The event was added to the schedule after the fact. The only time slot that worked was putting it in front of the rest of the schedule, which meant a Friday afternoon start. A number of players who may have played this event had it started Saturday, or during the middle of the Series, may decide to skip it.

Last year, a nonbracelet Ladies event, with a buy-in of 500 euros, attracted 84 players. The buy-in this year is 1,000 euros, but there's no way WSOPE organizers would be happy with only 42 players vying for a bracelet. It's hard to gauge field size and the good folks at Caesars won't provide any estimates, but the event could draw 200 players (a smashing success) or it could bring out a disappointing 50.

3. Mix Max, but Omaha

WSOP Europe is the birthplace of the Mix Max event. Players play nine-handed on Day 1, six-handed on Day 2 and a heads-up bracket on Day 3 to play down to a winner. It's always been played with no-limit hold 'em, but the most exciting addition to the schedule this year is this variation. The Mix Max will be a pot-limit Omaha event, and if fireworks are your thing, this is for you.

This event will be fun to watch because of the caliber of player it's going to attract. It wouldn't be surprising to see the final four made up of former bracelet winners and some of the younger online cash game beasts who make their living playing high stakes pot-limit Omaha, the game players with a little bit more gamble love to play.

4. Big Bucks Buy-In: The High Roller comes to WSOPE

Another new event on the schedule this year is a high-roller event with a bracelet at stake. In Cannes last year, there was a 50,000 euro buy-in nonbracelet event that attracted 49 players. This year, WSOP organizers have lowered the buy-in to 25,600 euros and put a bracelet up for grabs.

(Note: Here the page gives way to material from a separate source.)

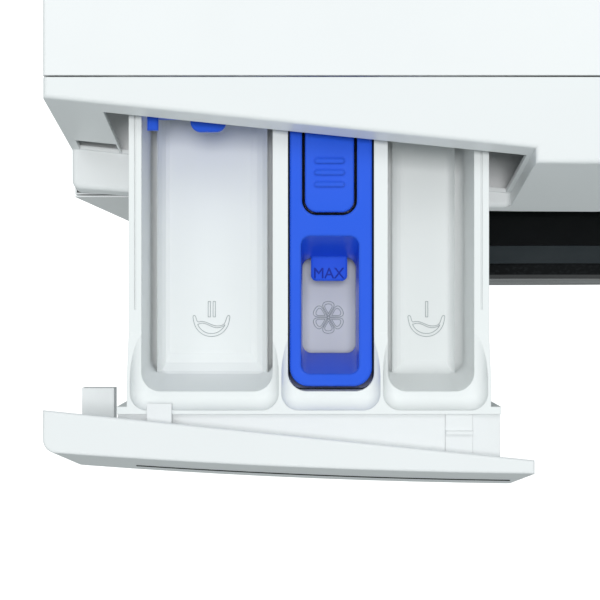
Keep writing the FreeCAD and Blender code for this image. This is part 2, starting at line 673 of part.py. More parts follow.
def drawer_front():
    """Hollow front moulding, rounded at its free corner, with the grip groove."""
    outer = drawer_block(0.0, -HALF_W, NOTCH_X1 - DRAWER_GAP, NOTCH_Z0 + DRAWER_GAP, HEIGHT, -DRAWER_GAP)
    outer = round_edges(outer, 7.0, lambda c: c.x < -HALF_W + 1 and c.y < -258.0 and 780 < c.z < 830)
    outer = round_edges(outer, 1.5, lambda c: c.z > HEIGHT - 0.1)
    corner_x = NOTCH_X1 - DRAWER_GAP
    corner_z = NOTCH_Z0 + DRAWER_GAP
    outer = outer.cut(prism([(corner_x - 2.4, -320.0, corner_z - 0.2), (corner_x + 0.2, -320.0, corner_z - 0.2),
                             (corner_x + 0.2, -320.0, corner_z + 2.4)], (0, 100.0, 0)))
    wall = FASCIA_WALL
    hollow = fascia_block(-HALF_W + wall, NOTCH_X1 - DRAWER_GAP - wall, NOTCH_Z0 + DRAWER_GAP + wall,
                          HEIGHT - wall, wall)
    body = outer.cut(hollow)
    groove = fascia_block(-258.0, -52.0, 789.0, 793.6, 1.4)
    skin = fascia_block(-259.0, -51.0, 788.0, 795.0, -3.0).cut(groove)
    skin = skin.common(box(-258.0, -52.0, -400, -200, 789.0, 793.6))
    body = body.cut(skin)
    body.translate(V(0, -TRAVEL, 0))
    return body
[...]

High-roller events are becoming more and more commonplace, but given the talent that fills the fields in these events, they tend to be a poker fan's dream. This will fourth largest buy-in bracelet event in WSOP history and the biggest ever outside Las Vegas.

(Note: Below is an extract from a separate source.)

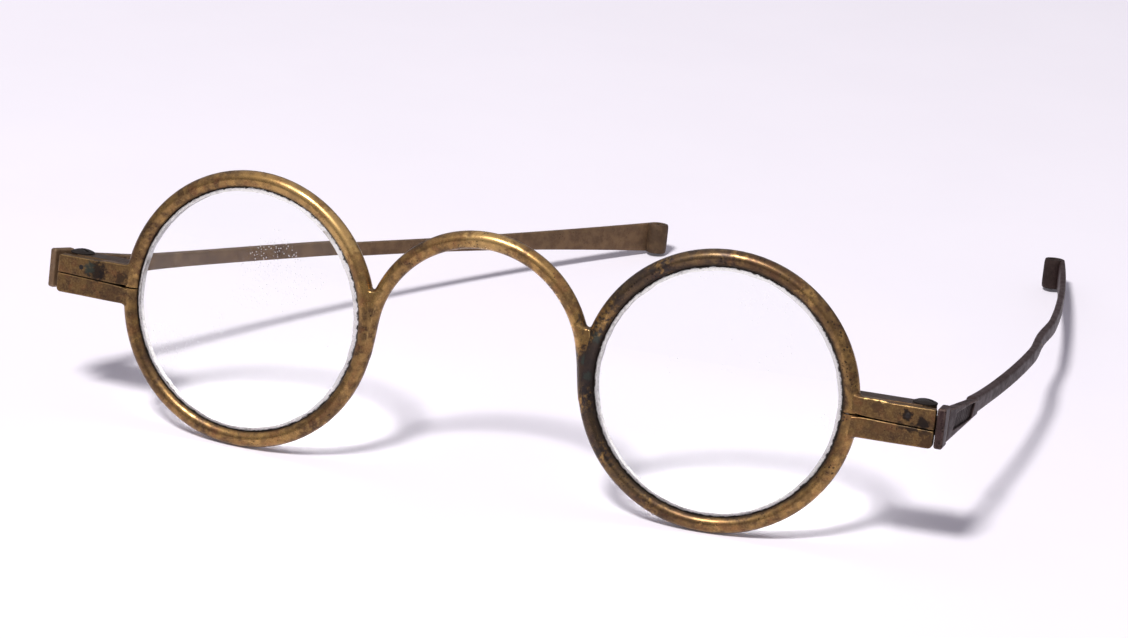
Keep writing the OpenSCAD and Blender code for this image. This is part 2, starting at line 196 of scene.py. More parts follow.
class LensSizes(bpy.types.PropertyGroup):
    radius: length("Radius", "Radius of the glass at its edge", 16.16)
    clear: length("Clear radius", "Radius of the clear face inside the bevel", 15.22)
    edge: length("Edge", "Thickness of the glass at the bevel", 1.5)
    rim_edge: length("Rim edge", "Thickness of the glass at its very edge", 0.1)
    curve: length("Curve", "Radius of both faces", 830.0)
    chips: length("Chips", "Unevenness of the bevel's inner edge", 0.05)


class Finishes(bpy.types.PropertyGroup):
    brass: tint("Brass", "Brown patina of the rims", 164, 128, 76)
    # Worn brass is also painted as a highlight along the top edge of the right upper end plate
    worn_brass: tint("Worn brass", "Bare brass where it is rubbed", 204, 168, 108)
    tarnish: tint("Tarnish", "Dark brown tarnish", 72, 52, 37)
    soot: tint("Soot", "Charcoal tarnish of the right rim", 46, 42, 43)
    copper: tint("Copper bloom", "Reddish patches in the patina", 124, 80, 50)
    plate: tint("End plates", "Brown brass of the end pieces", 112, 85, 50)
    joint: tint("Joints", "Unpolished brass behind the plates", 56, 43, 35)
    temple_left: tint("Left temple", "Brown patina of the left temple", 118, 93, 68)
    temple_right: tint("Right temple", "Mauve-brown patina of the right temple", 60, 44, 44)
    pale_left: tint("Left, rubbed", "Rubbed patina of the left temple", 132, 112, 92)
    pale_right: tint("Right, rubbed", "Rubbed patina of the right temple", 108, 90, 82)
    dark_left: tint("Left, dark", "Darker clouds on the left temple", 88, 68, 52)
    dark_right: tint("Right, dark", "Darker clouds on the right temple", 46, 33, 33)
    # The grime colour is also painted as shade along the rims' inner lips and on the rolled eyes
    grime: tint("Grime", "Dirt in grooves and corners", 34, 27, 24)
    verdigris: tint("Verdigris", "Green copper salt in the notches", 62, 76, 68)
    steel: tint("Steel", "Dark screws and rivets", 46, 41, 40)
    glass: tint("Glass", "Clear old glass", 254, 255, 254)
    ground_glass: tint("Ground edge", "Matt bevel of the glass", 205, 202, 202)
    floor: tint("Table", "Near-white table top", 249, 244, 253)


GROUPS = {"front": FrontSizes, "ends": EndSizes, "hinges": HingeSizes, "temples": TempleSizes,
          "lenses": LensSizes, "finishes": Finishes}

# Linear colours of small things
WORN_STEEL = (0.09, 0.08, 0.075)
DUST = (0.93, 0.92, 0.92)
CHIPPED = (0.42, 0.40, 0.39)
# Grime and painted shade where the lens bevel meets the rim
BEVEL_DIRT_AND_SHADE = (0.022, 0.016, 0.013)


def sizes(context):
    """All the sizes as plain numbers: lengths in millimetres, angles in radians."""
    found = SimpleNamespace()
    for key in GROUPS:
        group = getattr(context.scene, "spectacle_" + key)
        values = {}
        for prop in group.bl_rna.properties:
            if prop.type == "FLOAT" and prop.is_array:
                values[prop.identifier] = tuple(getattr(group, prop.identifier))
            elif prop.type == "FLOAT":
                scale = MM if prop.unit == "LENGTH" else 1.0
                values[prop.identifier] = getattr(group, prop.identifier) * scale
        setattr(found, key, SimpleNamespace(**values))
    return found


def of_side(group, name, side):
    return getattr(group, f"{name}_{SIDES[side]}")


# Frames

def rim_reach(f, lean_part):
    """How far a leaning rim reaches from its centre: back by cos(lean), down by sin(lean)."""
    return f.rim_radius * math.sqrt(1 - (math.cos(f.wrap) * lean_part) ** 2) + f.wire_radius


def front_frame(s):
    """From the front's frame, in millimetres, to the frame of the whole model, in metres."""
    f = s.front
    left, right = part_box("rim_left"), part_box("rim_right")
    middle = (left[0][0] + right[1][0]) / 2 * MM
    back = min(left[0][1], right[0][1]) * MM + rim_reach(f, math.cos(f.lean))
    return (Matrix.Scale(1 / MM, 4)
            @ Matrix.Translation((middle, back, rim_reach(f, math.sin(f.lean))))
            @ Matrix.Rotation(-f.lean, 4, "X"))


def side_frame(s, side):
    mirror = Matrix.Diagonal((side, 1, 1, 1))
    return (front_frame(s) @ Matrix.Translation((side * s.front.lens_distance / 2, 0, 0))
            @ Matrix.Rotation(side * s.front.wrap, 4, "Z") @ mirror)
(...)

The event takes place after the two Day 1s of the main event, ensuring that big-name players busting out of the main event still have a shot at a bracelet and bragging rights. Be warned though, given recent history, a German is going to win this thing.

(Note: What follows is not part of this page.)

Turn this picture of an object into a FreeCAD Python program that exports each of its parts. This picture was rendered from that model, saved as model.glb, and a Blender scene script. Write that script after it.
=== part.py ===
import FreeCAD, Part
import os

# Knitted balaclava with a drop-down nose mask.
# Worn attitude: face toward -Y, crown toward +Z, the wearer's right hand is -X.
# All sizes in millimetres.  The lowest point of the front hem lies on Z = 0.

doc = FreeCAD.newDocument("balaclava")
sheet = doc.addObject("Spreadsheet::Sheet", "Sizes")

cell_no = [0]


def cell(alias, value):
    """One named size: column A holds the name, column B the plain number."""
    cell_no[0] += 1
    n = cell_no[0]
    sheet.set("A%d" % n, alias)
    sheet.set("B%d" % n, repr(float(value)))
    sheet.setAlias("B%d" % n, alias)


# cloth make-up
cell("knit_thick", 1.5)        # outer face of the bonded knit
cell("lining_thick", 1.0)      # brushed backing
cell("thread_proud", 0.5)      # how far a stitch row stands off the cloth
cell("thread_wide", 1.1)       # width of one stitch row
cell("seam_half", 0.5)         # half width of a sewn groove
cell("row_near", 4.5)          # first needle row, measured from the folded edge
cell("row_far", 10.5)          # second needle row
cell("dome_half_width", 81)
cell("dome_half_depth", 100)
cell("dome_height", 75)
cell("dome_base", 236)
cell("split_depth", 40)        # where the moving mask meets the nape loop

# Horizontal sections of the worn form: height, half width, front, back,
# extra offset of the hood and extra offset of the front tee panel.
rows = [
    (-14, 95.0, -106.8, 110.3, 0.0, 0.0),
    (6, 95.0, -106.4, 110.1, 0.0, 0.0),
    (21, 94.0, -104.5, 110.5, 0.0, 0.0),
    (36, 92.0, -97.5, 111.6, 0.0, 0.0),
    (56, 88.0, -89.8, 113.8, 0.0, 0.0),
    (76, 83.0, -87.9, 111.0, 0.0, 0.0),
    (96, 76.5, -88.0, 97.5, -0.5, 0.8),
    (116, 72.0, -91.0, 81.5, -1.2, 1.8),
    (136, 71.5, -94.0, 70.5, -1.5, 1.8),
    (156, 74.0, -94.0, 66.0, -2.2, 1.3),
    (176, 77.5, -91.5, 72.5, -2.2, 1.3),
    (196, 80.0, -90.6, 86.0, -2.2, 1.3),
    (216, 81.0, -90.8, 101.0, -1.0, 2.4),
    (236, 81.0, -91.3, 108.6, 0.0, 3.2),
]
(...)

5. Player of the Year Chase

Ever since BLUFF began powering the WSOP Player of the Year standings, the race has come down the WSOP main event final table.

Ben Lamb and Greg Merson both won big buy-in events prior to making their deep run and November Nine appearances in 2011 and 2012, respectively. Lamb beat out Phil Hellmuth for the award in 2011 by finishing third in the main event, and last year, Merson needed to win the main to capture the title. The November Nine this year has nobody in contention for Player of the Year, even with the 500 points awarded to the eventual winner. That could quickly change in Paris.

If any of the November Nine have a significant finish or, even better, win a bracelet, then the race gets crazy. Likewise, leader Matthew Ashton could have a good couple of weeks and all but lock up the award. Daniel Negreanu, the guy chasing Ashton, could easily final table an event or two and add to the craziness.

As each event wraps up, the standings will change and the pressure for each of the contenders to earn more points builds.

6. Phil Hellmuth's Main Event

Nobody expected Hellmuth to become the first player to win the WSOP main event and the WSOPE main event, but it happened last year when Hellmuth used "White Magic" to outlast 419 other players and win his record-extending 13th bracelet.

The fun will begin this year when Hellmuth decides which starting day he's going to play. From that point on, anything could happen. He could show up with a flashy, over-the-top entrance, or he could arrive with little or no fanfare in hopes of getting down to business quickly.

Once he's playing, he could become the Poker Brat of old, berating players for what he believes to be bad play, or he could get in that zone he's so famous at finding when a bracelet is on the line. With Hellmuth, every day is an adventure, and he knows the poker world, and maybe more importantly the ESPN cameras, will be following his every move.